Il y a encore loin de la parole aux actes : « interrogés sur leur investissement concret, seulement un tiers des employeurs déclarent que dans leur établissement des mesures pourraient être mises en œuvre », rappelle l’enquête de l’Ined. Dans les faits, « les ajustements exceptionnels ou d’urgence semblent plus faciles à obtenir que les arrangements quotidiens ». De même, si la vie familiale est prise en compte pour la planification des congés, elle l’est beaucoup moins quand il s’agit de changements de poste ou de promotion interne. Un espoir : les aides à la conciliation sont plus nombreuses « là où la représentation syndicale est plus forte et où la proportion de femmes dans les effectifs est élevée ». Il serait donc intéressant de pouvoir bénéficier des retours d’expérience de ces entreprises !
Un accompagnement sur la durée
Selon l’Observatoire de la parentalité, les salariés-parents « souhaitent un accompagnement professionnel tout au long de la vie familiale, plus que des mesures ponctuelles » :
• En termes de services : ils sont demandeurs d’aides régulières pour faciliter leur vie quotidienne (par le biais des Cesu, par exemple) ;
• En termes d’aides financières : ils donnent la priorité aux soutiens durables (mutuelles avantageuses pour les familles, aide au financement des études) ;
• En termes d’organisation du travail, ils sont plus attachés à des règles permanentes (travail à domicile et télétravail, limitation des réunions tôt le matin ou tard le soir) qu’à des dispositifs occasionnels (congés familiaux rémunérés, congés parentaux) ;
• En termes d’organisation professionnelle interne, ils aimeraient que la gestion des ressources humaines soit moins discriminante pour les salariés-parents.

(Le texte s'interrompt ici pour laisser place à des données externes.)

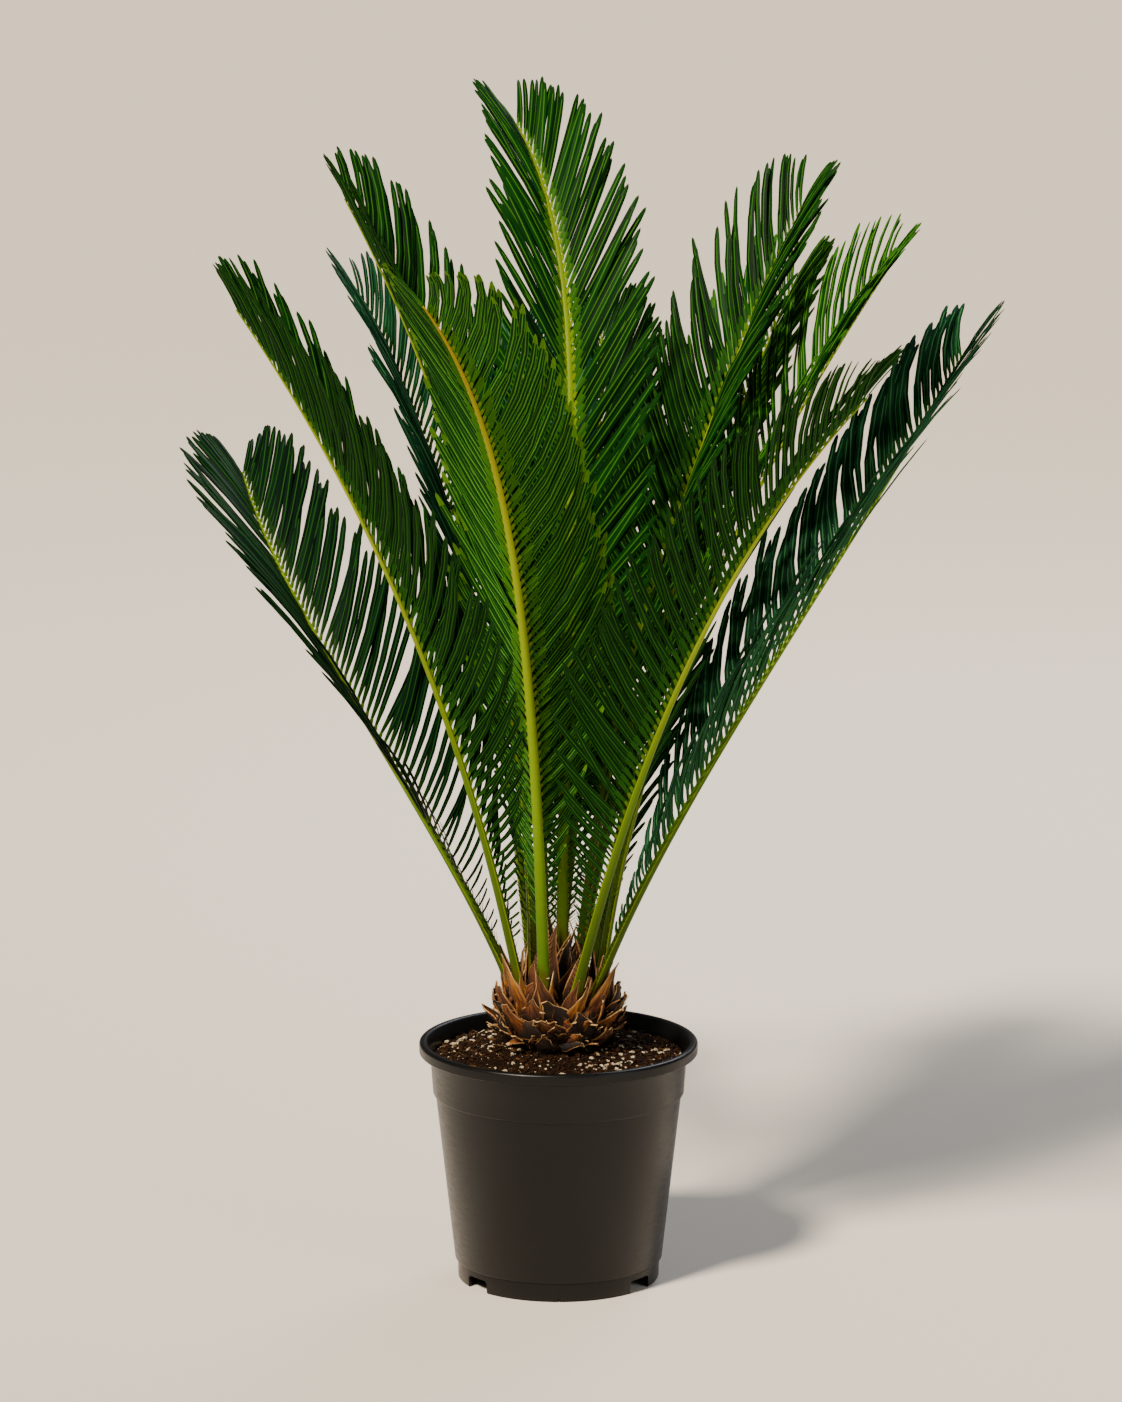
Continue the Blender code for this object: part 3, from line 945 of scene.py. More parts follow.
        # A leaflet's foot runs down the rib's edge, as long as the gap to the next one
        half[:, 0] = np.minimum(half[:, 0], self.pitch * self.foot_reach)
        rings = (
            lines["point"][:, :-1, None]
            + lines["across"][:, :-1, None] * (half[..., None] * section[:, 0])[..., None]
            + lines["upper"][:, :-1, None] * (half[..., None] * section[:, 1])[..., None]
        )
        rings[:, 0] -= rows["f"][:, None] * (self.pitch * self.foot_back)
        count = len(rings)
        verts = np.concatenate([rings.reshape(count, -1, 3), lines["point"][:, -1:]], axis=1)
        stride = verts.shape[1]
        quads, ends = self.pattern.faces()
        faces = (quads[None] + (np.arange(count) * stride)[:, None, None]).reshape(-1, 4).tolist()
        for number in range(count):
            faces += [[number * stride + i for i in face] for face in ends]
        mesh = bpy.data.meshes.new(f"{self.rib.shape.name}_leaflets")
        mesh.from_pydata(verts.reshape(-1, 3).tolist(), [], faces)
        mesh.polygons.foreach_set("material_index", self.finish_numbers(rows, len(quads)))
        bm = bmesh.new()
        bm.from_mesh(mesh)
        bmesh.ops.recalc_face_normals(bm, faces=bm.faces)
        bm.to_mesh(mesh)
        bm.free()
        return new_piece(
            mesh.name, mesh, self.materials(), self.rib.shape.name, sharp=50
        )

    def finish_numbers(self, rows: dict[str, np.ndarray], quads: int) -> list[int]:
        """Deal the plain colours out over the leaflets' faces.

        Args:
            rows: The leaflets, as laid out.
            quads: Four-sided faces of one leaflet.

        Returns:
            The number of the material of each face, in the order of the mesh.
        """
        around = len(self.pattern.section)
        # Midline, vein and margins take paler colours, partly painted highlight
        below = (Part.MARGIN, Part.UNDER, Part.VEIN, Part.VEIN, Part.UNDER, Part.MARGIN)
        kinds = (0, Part.LINE.value, 0, *(part.value for part in below))
        one = np.tile(np.array(kinds), quads // around)
        one[:around] = Part.BASE.value
        one[around : 2 * around] = Part.NECK.value
        one[-around:] = Part.TIP.value
        tones = rows["tone"].astype(int)
        sides = np.where(one[None] == 0, tones[:, None], one[None])
        tips = np.full(len(tones) * (around + 1), Part.TIP.value)
        return np.concatenate([sides.reshape(-1), tips]).tolist()

    def materials(self) -> list[bpy.types.Material]:
        """Materials of the frond's leaflets, shared by the fronds of one green.

        Returns:
            The three blade tones, then one for each part, in the order of their numbers.
        """
        green = self.rib.shape.green
        colours = green.value
        # The blades' three tones keep neighbours apart; the paler midline, vein and margin are
        # partly the leaflet's own midrib and rolled edges and partly painted highlight along them;
        # the foot and neck join it to the yellow rib
        named = [
            *((f"leaf_blade_{tone}", colour, 0.48) for tone, colour in enumerate(colours.blades)),
            ("leaf_underside", colours.under, 0.52),
            ("leaf_midline_and_highlight", colours.line, 0.36),
            ("leaf_vein_and_highlight", colours.vein, 0.5),
            ("leaflet_foot", colours.base, 0.42),
            ("leaflet_tip", colours.tip, 0.4),
            ("leaf_margin_and_highlight", colours.margin, 0.45),
            ("leaflet_neck", colours.neck, 0.42),
        ]
        made = []
        for name, colour, roughness in named:
            full = f"{name}_{green.name.lower()}"
            known = bpy.data.materials.get(full)
            made.append(known or LeafSkin(full, colour, roughness).material())
        return made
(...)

Une priorité : l’aménagement individuel du temps de travail
« Les progrès dans l’organisation « family friendly » des temps de travail ne peuvent être faits qu’au niveau des entreprises, des partenaires sociaux et des salariés individuels », précise le rapport de l’Ined, pas au niveau de l’État. Or cette question est cruciale pour permettre de faire progresser réellement l’égalité hommes-femmes. Dans les univers professionnels qui sont les nôtres, où les femmes cadres sont soumises à des emplois du temps rarement compatibles avec une vie de famille, « inciter les entreprises à développer des politiques d’aménagement individuel du temps de travail pourrait être un levier efficace pour augmenter le taux de participation des femmes ». Trouver les moyens de négocier ce nouveau type de flexibilité constitue donc, sans nul doute, un chantier essentiel pour l’avenir !
(1) Premier Baromètre sur la conciliation entre vie professionnelle et vie familiale, réalisé par l’institut Viavoice en janvier 2009 et publié par l’Observatoire de la parentalité en entreprise, www.observatoire-parentalite.com .
(2) Entre famille et travail, des arrangements de couples aux pratiques des employeurs, ss la dir. d’Ariane Pailhé et Anne Solaz, La Découverte, 500 p., 27 €.
EXTRAITS
Quand l’enfant paraît… « La charge de travail, le stress ou la pénibilité qu’il génère, peuvent aussi peser sur les projets de vie de couple et d’enfant, comme sur la qualité de la relation conjugale. Toutefois, l’arrivée d’un enfant marque un changement profond dans les modes d’articulation entre vie professionnelle et vie familiale. Le surplus de tâches domestiques, les impératifs liés à l’éducation des enfants, les nouvelles contraintes horaires, conduisent à une réorganisation des temps de vie qui touche particulièrement les femmes. La baisse de leur taux d’activité après une naissance donne une mesure objective de la difficulté à concilier maternité et emploi. »
Entre famille et travail, des arrangements de couples aux pratiques des employeurs, op. cit.
Un exemple à suivre – « Les entreprises signataires de la Charte de la Parentalité considèrent à l’unanimité le soutien de la parentalité comme un levier de performance économique (100 % d’entre elles) et ont mis en place des actions concrètes pour répondre aux attentes des salariés parents : mutuelles avantageuses pour les familles (79 % d’entre elles), accès au travail à temps partiel sans impact négatif sur l’évolution professionnelle (85 %) ou encore aménagement des horaires en cas de problèmes familiaux (88 %). Cependant, la plupart des entreprises répondantes doivent encore innover en matière de télétravail, d’aide financière à la scolarité et de crèches d’entreprise. Enfin, ces entreprises doivent initier une véritable révolution socio-culturelle et managériale, condition sine qua non d’une réelle conciliation entre vie professionnelle et vie familiale. Fidèle à sa raison d’être, l’Observatoire de la Parentalité en Entreprise (OPE) incitera les entreprises à investiguer ces enjeux et favorisera l’essor du mouvement d’émulation qui est en train de naître entre les entreprises françaises sur ces sujets. »
Charte de la Parentalité, publiée par l’Observatoire de la parentalité en entreprise, www.observatoire-parentalite.com.